In this project, naive bayes model, support vector machine and neural network are implemented for recognizing the DNA binding sites on protein sequence. Through leave one out cross validation and t-test, it is indicated that support vector machine has the best performance, while the performance of the naive bayes model is the worst
The list of the proteins were obtained from the article, which includes 56 different types DNA-protein complexes. They are listed as below:
All the pdb file and the interaction file were downloaded from NPIDB.
- Extract the residue sequence from the pdb file into a list to represent a chain of proteins
- Convert the residue name to fasta 1-letter residue name
In the interactive file, it records all the residues whose distances to the DNA molecules are smaller than 3.5 Angstrom.
- Check the interation file and the corresponding chain sequence of the specific protein
- Filter the interaction file to remove the unrelated record
- Mark the label of the specific residue indicated in the interaction file as 1. The other labels are 0
- For each sequence of the proteins, add four fake residues at the beginning and add four fake residues at the end of the beginning. In this way, each real residue in the sequence has the same number of neighboring residues for feature extraction (see the figure below).

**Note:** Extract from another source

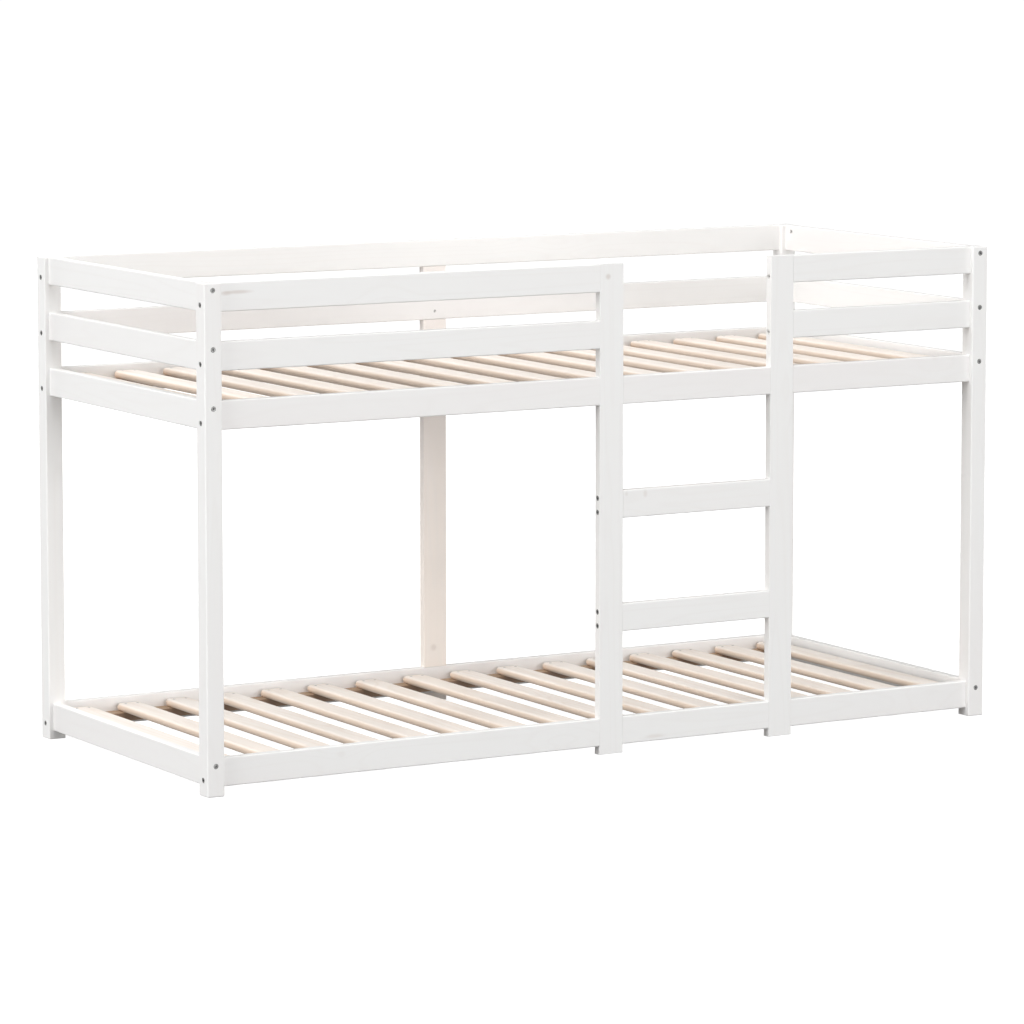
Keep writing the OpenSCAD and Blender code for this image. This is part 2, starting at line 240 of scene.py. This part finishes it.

After obtaining the dataset, it is also critical to determine the features for the instance in the models. Here, two different types of the features are considered:
- the neighboring residue sequence.
- the electrostatic potential of the residues in the neighboring residues.
Neighboring residue sequence
The length of the neighboring residue sequence will be 9. In this neighboring residue sequence, the first four residues are the residues before the target residue and the last four residues are the residues after the target residue. The middle residue is the target residue itself(See the figure below).
Electrostatic Potential
There are many ways to calculate the electrostatic potential. A simple way is to assign the electrostatic potential to -1, 0, or 1 according to the specific type of the residues (see the table below).
Discrete Value of electrostatic potential | residues |
---|---|
Positive | Arg, Lys, His |
Negative | Asp, Glu |
Neutral | All others |
We also still consider the electrostatic potential of 9 residues for each residue in the model.
Postition-specific scoring matrix(PSSM)
In Support Vector Machine(SVM) and Neural Network (NN), it is necessary to convert the features of each residue which are residue sequence into the float numbers. Some researchers indicated that using Postition-specific scoring matrix(PSSM) to represent the neighboring residue sequence is a promising approach. PSSM represents the probabilities of the residues appeared at a specific position(see the figure below).
After building the PSSM for the training set, we convert the neighboring residue sequence of each residue to a number sequence by this matrix. This number sequence represents a vector of features for a instance.